Trump has often said that he wants to "make American safe again," and once called for a complete ban on Muslims entering the United States, claiming that this would help prevent "horrendous attacks by people that believe only in Jihad." But if the president's goal truly is to prevent Americans from dying at the hands of violent assailants, he would be much smarter to train his scrutiny on white guys from the good ol' US of A.

To be sure, the definitions of the terms "mass shooting" and "terrorism" are ambiguous, and there are many equally-valid ways of quantifying the threat levels of violent assailants. But the data on mass killings in the United States isn't ambiguous: No matter how you look at it, white American men are responsible for an overwhelming share of deadly attacks on innocent people in the United States, including both mass shootings and terror attacks.

Since Trump took office, white American men have killed more Americans than have Muslims or foreigners, according to Vox. Data compiled by Mother Jones shows that the majority of mass shootings since 1982 were committed by white men, while a study by the New America Foundation found that white extremists committed twice as many terror attacks between Sept. 11 and the end of 2015 — and killed more Americans during that time period — than did Muslims. A study by the Center for Investigative Reporting found that between 2008 and 2016, terror attacks by right-wing extremists were more numerous, more likely to be deadly, and less likely to be foiled by law enforcement than attacks by Islamic terrorists.

Now, terrorism itself isn't actually a terribly big threat to American lives — in the 10 years after Sept. 11, Americans were more likely to be crushed to death by their own furniture than killed by a terrorist, according to data from the Council on Foreign Relations and the Consumer Product Safety Commission. But if we're going to focus on terrorism as a threat, we definitely shouldn't be focusing on the threat posed by Muslims and foreigners.

Foreign terrorists simply haven't killed very many Americans when you look at the bigger picture. In an analysis of terror attacks from 1975 to 2015 — a period that accounts for the Sept. 11 attacks — the conservative Cato Institute found that any given American has only a one-in-3.6-million chance of dying at the hands of a foreign-born terrorist. For some perspective, this means that Americans are more likely to be killed by their own clothing catching on fire than by a foreign terrorist.

Nothing about how terrorism is treated in American media and politics reflects these facts, however. Many vocally oppose the admittance of Syrian refugees to the United States out of fear that they'll pose a terrorist threat, while politicians who refuse to use the term "radical Islamic terror" are regularly criticized by their opponents for not doing so.

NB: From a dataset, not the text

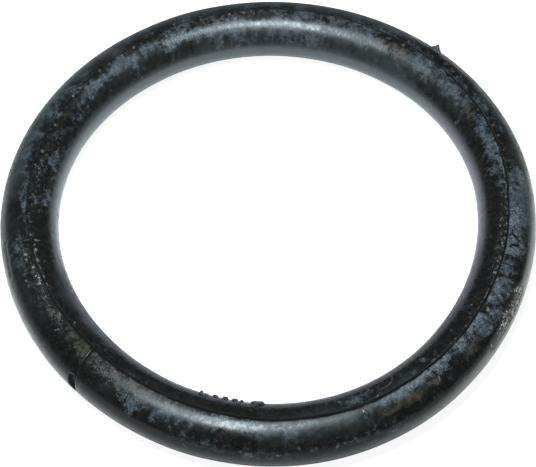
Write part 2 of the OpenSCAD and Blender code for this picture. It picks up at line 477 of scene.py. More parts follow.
def refine(work):
    """Splits the faces where a small detail stands, and under the specks of grit."""
    for azimuth, angle, half_azimuth, half_angle, cuts in FINE_PLACES:
        az, here = places_on(work)
        split(work, (np.abs(turn(az, azimuth)) < half_azimuth) & (np.abs(here - angle) < half_angle), cuts)
    az, here = places_on(work)
    inside = np.zeros(len(az), bool)
    for azimuth, angle, half in SPECKS + BRIGHT_SPECKS:
        along, down = local(az, here, azimuth, angle)
        inside |= (np.abs(along) < half + SPECK_MARGIN) & (np.abs(down) < half + SPECK_MARGIN)
    split(work, inside, 2, SHORTEST_SPLIT)


def tent(across, half_width):
    """1 in the middle, falling straight to 0 at the half width."""
    return (1 - np.abs(across) / half_width).clip(0, 1)


def groove(across, half_width):
    """The profile of a groove with sharp lips, 1 where it is deepest."""
    return tent(across, half_width) ** GROOVE_CURVE


def seam_groove(azimuth, across, skin):
    """How dark the rubber is along the crown seam, from 0 to 1, and the lift of its groove."""
    depth = around(azimuth, SEAM_DEPTHS) * (0.25 + 1.2 * ease(0.3, 0.7, octaves(skin, 0.7, 31, 3)))
    across = across + 2 * SEAM_WANDER * (octaves(skin, 0.7, 35, 3) - 0.5)
    patchy = 0.4 + 0.6 * ease(0.4, 0.6, octaves(skin, 0.4, 37, 2))
    shade = patchy * np.clip((depth - 0.03) / 0.08, 0, 1) * tent(across, SEAM_SHADE_REACH)
    return shade, -depth * groove(across, SEAM_HALF_WIDTH)


def seam_lip(azimuth, across, skin):
    """How much worn lip there is on the bore side of the seam, from 0 to 1, and its lift."""
    broken = ease(0.52, 0.62, octaves(skin, 0.3, 41, 3))
    height = around(azimuth, LIP_HEIGHTS) * broken
    lip = np.exp(-((across - LIP_OFFSET) / LIP_HALF_WIDTH) ** 2)
    return np.clip(height / 0.05, 0, 1) * lip, height * lip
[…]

But any official or policymaker who earnestly wants to prevent mass shooting and terrorist deaths should focus squarely on the threat posed by white American men. Focusing anti-terrorism scrutiny on foreigners and Muslims is counterproductive at best and disingenuous at worst, because there is no honest interpretation of the data that suggests foreigners or Muslims are the biggest terror threat in America.

"To solve a problem, you have to be able to state what the problem is," Trump once said on the topic of how to properly label terror attacks. If the president truly wants to solve the problem of violent terrorism, he should state what the problem is. The problem is white American guys.